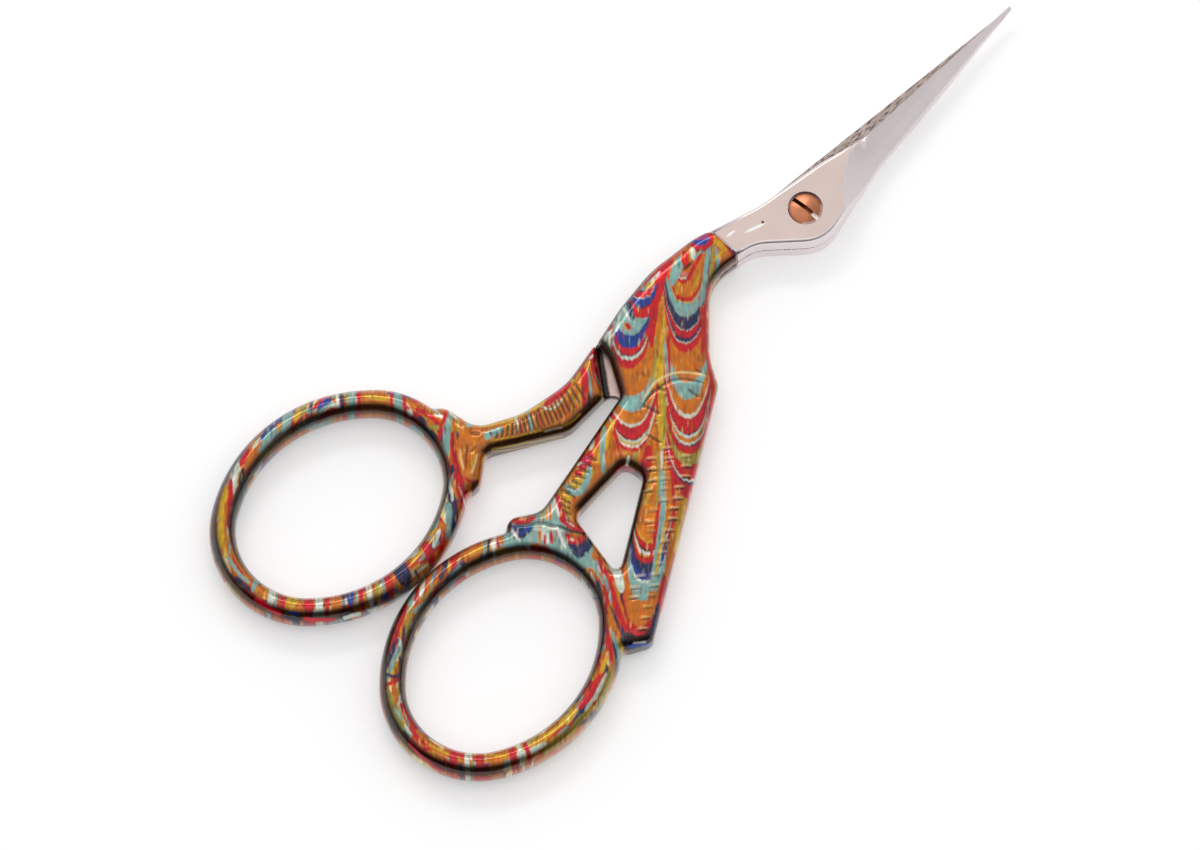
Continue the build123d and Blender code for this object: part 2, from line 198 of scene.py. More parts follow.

⁂

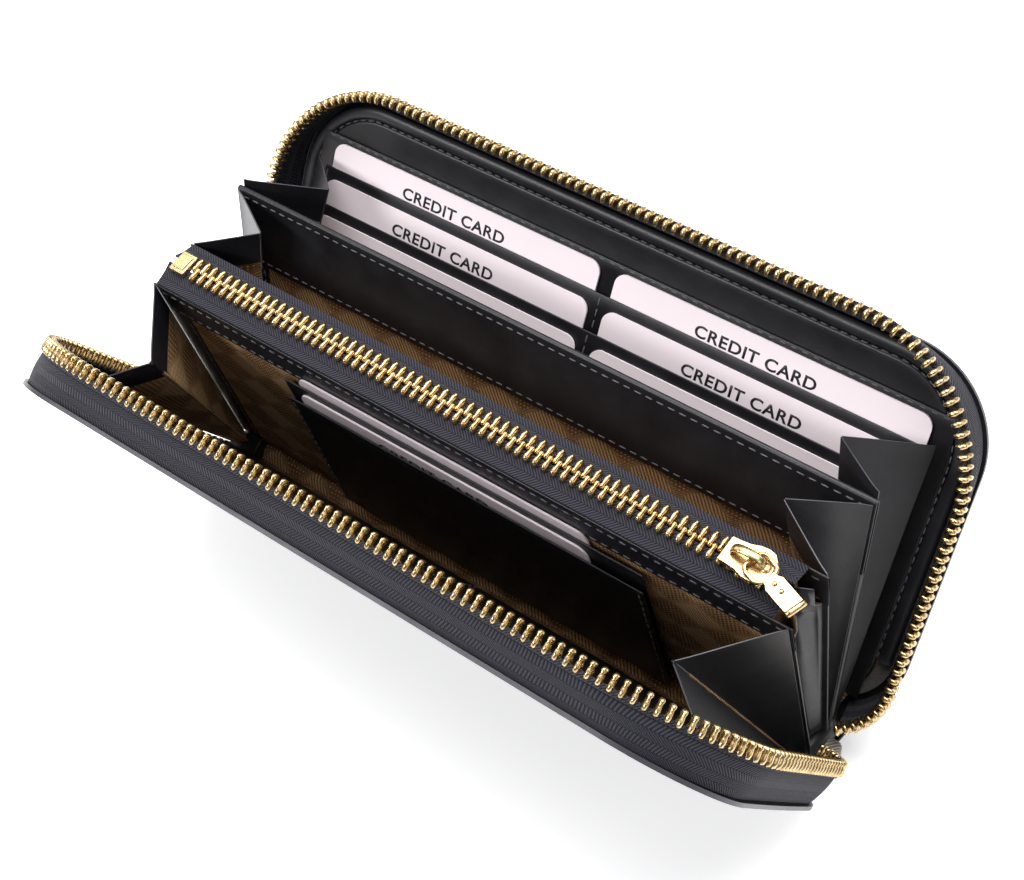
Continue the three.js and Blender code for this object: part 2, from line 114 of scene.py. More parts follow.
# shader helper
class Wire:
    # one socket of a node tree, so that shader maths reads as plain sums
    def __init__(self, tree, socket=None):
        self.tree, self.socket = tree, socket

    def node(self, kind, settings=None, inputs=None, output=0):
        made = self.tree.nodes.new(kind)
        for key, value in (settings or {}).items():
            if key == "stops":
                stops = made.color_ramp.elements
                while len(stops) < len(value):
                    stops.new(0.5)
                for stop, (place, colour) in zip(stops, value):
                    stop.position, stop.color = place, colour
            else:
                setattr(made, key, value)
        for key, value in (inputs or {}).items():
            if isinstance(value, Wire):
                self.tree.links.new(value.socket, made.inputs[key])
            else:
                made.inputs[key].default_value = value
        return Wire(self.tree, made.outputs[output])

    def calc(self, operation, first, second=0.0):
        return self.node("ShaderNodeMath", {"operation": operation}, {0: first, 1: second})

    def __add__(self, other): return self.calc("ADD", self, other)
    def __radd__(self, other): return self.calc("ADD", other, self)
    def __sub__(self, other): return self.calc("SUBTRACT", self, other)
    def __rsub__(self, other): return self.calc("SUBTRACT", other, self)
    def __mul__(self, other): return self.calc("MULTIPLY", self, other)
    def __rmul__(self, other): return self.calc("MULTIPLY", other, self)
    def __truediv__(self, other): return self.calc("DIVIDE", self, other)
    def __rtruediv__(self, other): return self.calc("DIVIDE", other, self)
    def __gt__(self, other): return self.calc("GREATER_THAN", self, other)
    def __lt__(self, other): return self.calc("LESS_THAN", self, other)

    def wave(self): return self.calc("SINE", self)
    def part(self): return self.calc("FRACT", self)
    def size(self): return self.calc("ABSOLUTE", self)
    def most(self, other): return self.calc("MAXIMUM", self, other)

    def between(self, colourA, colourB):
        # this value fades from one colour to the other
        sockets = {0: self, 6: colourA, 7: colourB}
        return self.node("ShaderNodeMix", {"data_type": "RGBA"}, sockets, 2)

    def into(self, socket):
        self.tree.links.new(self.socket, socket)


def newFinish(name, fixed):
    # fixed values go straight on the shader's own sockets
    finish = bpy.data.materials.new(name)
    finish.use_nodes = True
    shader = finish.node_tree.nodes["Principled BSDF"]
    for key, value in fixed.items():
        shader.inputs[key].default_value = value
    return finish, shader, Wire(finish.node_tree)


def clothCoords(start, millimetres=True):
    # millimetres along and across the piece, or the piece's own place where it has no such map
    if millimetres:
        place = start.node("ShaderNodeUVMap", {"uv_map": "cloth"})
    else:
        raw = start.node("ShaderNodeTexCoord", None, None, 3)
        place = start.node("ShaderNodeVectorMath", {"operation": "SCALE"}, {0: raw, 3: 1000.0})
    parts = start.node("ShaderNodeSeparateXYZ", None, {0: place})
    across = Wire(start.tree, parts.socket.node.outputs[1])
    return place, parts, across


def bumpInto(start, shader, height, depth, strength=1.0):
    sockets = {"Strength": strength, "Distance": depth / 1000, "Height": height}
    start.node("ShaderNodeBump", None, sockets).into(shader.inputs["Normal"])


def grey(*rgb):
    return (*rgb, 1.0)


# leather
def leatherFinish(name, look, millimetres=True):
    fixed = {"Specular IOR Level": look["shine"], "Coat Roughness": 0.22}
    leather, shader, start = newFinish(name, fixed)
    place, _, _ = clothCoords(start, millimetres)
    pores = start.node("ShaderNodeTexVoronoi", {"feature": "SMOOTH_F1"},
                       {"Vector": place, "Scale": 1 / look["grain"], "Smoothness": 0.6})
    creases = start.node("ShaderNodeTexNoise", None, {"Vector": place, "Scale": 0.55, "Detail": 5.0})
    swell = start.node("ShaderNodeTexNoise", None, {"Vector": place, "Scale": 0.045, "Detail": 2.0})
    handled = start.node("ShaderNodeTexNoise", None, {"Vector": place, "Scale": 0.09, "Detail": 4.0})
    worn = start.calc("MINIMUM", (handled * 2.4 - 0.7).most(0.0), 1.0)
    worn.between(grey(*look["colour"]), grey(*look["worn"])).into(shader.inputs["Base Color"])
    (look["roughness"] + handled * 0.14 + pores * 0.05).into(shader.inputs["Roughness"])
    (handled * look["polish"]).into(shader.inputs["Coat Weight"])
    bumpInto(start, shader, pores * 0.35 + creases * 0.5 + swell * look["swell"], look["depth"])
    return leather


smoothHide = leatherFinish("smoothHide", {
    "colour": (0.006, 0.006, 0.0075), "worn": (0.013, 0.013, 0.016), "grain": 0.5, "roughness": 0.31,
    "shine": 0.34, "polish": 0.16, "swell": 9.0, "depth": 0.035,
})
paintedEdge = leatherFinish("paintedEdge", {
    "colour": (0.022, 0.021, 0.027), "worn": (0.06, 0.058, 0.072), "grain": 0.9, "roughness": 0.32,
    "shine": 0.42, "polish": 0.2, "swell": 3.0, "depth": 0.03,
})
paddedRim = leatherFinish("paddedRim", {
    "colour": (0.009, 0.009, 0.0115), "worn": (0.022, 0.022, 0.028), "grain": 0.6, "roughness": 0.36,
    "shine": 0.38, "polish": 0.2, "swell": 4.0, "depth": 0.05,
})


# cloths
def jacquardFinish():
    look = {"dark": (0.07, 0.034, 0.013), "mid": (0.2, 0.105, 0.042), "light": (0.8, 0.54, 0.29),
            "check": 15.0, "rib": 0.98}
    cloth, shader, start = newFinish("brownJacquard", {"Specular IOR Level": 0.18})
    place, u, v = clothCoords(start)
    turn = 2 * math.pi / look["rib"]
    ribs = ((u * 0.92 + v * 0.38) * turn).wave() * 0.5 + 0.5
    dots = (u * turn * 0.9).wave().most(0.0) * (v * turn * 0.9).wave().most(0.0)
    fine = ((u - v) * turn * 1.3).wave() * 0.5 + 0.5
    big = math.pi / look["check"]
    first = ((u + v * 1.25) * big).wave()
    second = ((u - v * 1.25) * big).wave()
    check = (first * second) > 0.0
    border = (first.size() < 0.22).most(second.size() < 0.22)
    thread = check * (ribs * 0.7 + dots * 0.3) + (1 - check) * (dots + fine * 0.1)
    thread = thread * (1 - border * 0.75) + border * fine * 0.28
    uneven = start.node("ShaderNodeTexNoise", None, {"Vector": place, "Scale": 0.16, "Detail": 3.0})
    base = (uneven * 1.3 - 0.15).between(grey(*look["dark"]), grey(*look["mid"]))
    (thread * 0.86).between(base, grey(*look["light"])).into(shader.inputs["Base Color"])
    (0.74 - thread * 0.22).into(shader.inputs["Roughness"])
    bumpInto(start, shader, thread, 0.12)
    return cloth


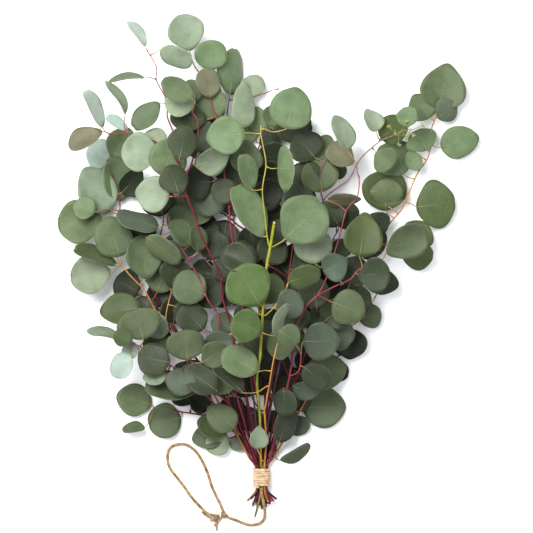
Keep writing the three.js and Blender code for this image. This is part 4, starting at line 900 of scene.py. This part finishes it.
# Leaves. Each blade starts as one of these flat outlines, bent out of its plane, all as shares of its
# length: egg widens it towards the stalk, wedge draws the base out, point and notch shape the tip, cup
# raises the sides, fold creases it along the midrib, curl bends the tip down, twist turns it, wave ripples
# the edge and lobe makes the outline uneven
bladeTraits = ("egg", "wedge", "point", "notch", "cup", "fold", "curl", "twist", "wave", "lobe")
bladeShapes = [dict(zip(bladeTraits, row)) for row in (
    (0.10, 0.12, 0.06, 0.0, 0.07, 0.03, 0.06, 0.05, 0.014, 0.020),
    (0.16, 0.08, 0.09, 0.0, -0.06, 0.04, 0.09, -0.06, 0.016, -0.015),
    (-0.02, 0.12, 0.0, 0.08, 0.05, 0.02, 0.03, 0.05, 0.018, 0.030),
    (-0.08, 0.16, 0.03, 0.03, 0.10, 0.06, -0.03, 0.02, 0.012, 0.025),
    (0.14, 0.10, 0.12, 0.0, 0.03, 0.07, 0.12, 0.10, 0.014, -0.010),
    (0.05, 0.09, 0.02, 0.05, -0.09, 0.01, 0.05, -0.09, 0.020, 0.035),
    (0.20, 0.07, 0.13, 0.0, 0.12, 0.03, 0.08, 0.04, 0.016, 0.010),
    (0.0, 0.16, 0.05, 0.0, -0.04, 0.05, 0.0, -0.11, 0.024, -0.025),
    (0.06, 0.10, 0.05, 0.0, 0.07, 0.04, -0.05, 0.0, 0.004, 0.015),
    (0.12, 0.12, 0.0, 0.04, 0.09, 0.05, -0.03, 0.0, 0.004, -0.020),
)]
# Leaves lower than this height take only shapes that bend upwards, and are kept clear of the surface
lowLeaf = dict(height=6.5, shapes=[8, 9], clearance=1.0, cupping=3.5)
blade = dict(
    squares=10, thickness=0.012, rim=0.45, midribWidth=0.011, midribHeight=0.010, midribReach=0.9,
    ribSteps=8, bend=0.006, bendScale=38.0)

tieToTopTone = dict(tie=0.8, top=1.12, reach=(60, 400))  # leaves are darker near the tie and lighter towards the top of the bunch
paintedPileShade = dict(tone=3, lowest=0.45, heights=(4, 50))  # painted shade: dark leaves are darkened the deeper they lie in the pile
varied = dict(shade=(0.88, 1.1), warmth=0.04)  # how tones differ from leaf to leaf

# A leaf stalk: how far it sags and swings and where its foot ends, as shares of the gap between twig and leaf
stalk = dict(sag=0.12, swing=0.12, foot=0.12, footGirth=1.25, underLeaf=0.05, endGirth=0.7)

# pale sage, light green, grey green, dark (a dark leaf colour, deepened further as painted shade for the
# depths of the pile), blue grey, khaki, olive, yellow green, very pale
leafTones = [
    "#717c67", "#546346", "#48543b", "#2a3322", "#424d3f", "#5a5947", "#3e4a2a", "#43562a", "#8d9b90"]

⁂

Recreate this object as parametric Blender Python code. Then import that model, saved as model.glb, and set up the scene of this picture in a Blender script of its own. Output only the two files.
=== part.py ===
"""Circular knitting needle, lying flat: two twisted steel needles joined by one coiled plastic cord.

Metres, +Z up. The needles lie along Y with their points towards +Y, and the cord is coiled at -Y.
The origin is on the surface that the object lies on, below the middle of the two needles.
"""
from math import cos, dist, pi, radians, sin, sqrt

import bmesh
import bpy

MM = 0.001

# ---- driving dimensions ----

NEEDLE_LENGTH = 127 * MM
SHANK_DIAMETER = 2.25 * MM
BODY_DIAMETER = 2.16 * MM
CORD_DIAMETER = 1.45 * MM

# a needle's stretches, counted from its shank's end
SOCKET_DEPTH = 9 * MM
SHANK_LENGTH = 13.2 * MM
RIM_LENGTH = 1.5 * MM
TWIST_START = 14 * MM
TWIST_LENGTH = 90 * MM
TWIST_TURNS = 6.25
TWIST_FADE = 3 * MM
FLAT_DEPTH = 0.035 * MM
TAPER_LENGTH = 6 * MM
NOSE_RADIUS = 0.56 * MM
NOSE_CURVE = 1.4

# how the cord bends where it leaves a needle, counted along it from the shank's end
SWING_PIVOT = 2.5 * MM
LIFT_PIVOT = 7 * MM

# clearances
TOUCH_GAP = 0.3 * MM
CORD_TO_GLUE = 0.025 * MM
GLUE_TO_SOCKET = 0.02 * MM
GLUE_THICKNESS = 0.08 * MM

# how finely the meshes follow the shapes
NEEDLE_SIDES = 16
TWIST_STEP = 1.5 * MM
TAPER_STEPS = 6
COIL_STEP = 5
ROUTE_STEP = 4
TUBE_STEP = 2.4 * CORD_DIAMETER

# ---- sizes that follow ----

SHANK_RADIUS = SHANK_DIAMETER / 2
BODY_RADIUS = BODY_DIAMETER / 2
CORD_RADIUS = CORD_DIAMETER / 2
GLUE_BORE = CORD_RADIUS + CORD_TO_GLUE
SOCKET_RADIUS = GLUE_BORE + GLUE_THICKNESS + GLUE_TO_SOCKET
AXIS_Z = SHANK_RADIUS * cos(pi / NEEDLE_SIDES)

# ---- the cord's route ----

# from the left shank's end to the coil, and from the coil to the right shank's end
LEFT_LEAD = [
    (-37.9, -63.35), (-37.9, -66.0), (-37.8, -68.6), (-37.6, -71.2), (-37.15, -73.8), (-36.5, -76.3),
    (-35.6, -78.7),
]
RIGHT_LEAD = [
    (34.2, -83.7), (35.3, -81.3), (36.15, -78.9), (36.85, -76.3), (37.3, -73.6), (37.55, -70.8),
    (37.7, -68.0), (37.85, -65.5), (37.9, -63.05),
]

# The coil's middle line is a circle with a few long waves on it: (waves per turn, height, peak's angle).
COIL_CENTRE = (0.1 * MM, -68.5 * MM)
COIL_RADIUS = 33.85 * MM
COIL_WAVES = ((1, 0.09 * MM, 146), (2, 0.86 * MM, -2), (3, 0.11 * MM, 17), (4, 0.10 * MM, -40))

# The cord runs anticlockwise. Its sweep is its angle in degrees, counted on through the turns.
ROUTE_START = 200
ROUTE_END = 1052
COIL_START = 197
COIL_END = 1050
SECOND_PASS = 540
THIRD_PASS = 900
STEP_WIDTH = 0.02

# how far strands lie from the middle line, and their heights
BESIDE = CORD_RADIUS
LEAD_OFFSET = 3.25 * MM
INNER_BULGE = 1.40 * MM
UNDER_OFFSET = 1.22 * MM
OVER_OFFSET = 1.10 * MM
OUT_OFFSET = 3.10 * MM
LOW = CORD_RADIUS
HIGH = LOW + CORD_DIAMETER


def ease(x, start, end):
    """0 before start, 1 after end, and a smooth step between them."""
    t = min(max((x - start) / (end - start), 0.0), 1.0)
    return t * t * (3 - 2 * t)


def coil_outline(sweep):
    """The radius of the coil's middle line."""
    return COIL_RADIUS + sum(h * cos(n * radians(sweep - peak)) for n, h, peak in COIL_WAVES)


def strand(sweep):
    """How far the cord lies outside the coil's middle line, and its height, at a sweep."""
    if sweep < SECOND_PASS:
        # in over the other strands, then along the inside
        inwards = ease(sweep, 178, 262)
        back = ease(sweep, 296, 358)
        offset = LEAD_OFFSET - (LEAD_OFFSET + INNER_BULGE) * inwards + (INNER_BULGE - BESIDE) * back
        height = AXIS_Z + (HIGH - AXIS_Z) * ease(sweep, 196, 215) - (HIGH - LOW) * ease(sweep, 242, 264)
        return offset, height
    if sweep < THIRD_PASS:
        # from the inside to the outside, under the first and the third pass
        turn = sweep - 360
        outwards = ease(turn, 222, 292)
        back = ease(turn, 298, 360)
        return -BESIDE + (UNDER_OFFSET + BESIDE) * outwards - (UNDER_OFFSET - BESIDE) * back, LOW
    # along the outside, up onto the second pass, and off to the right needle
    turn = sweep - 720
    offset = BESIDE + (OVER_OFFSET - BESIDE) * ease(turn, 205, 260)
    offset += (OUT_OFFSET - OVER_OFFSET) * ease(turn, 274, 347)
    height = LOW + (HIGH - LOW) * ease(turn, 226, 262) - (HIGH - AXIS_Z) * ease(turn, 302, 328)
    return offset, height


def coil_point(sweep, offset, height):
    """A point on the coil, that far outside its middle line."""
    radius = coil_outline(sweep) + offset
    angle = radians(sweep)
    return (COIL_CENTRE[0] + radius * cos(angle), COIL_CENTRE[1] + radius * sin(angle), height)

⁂

In the listing above, find the line containing "Recreate this object" and the line containing "coiled plastic cord.", then quote both, plus every line between them, exactly as written.

_COMPLETE OUTPUT:_
Recreate this object as parametric Blender Python code. Then import that model, saved as model.glb, and set up the scene of this picture in a Blender script of its own. Output only the two files.
=== part.py ===
"""Circular knitting needle, lying flat: two twisted steel needles joined by one coiled plastic cord.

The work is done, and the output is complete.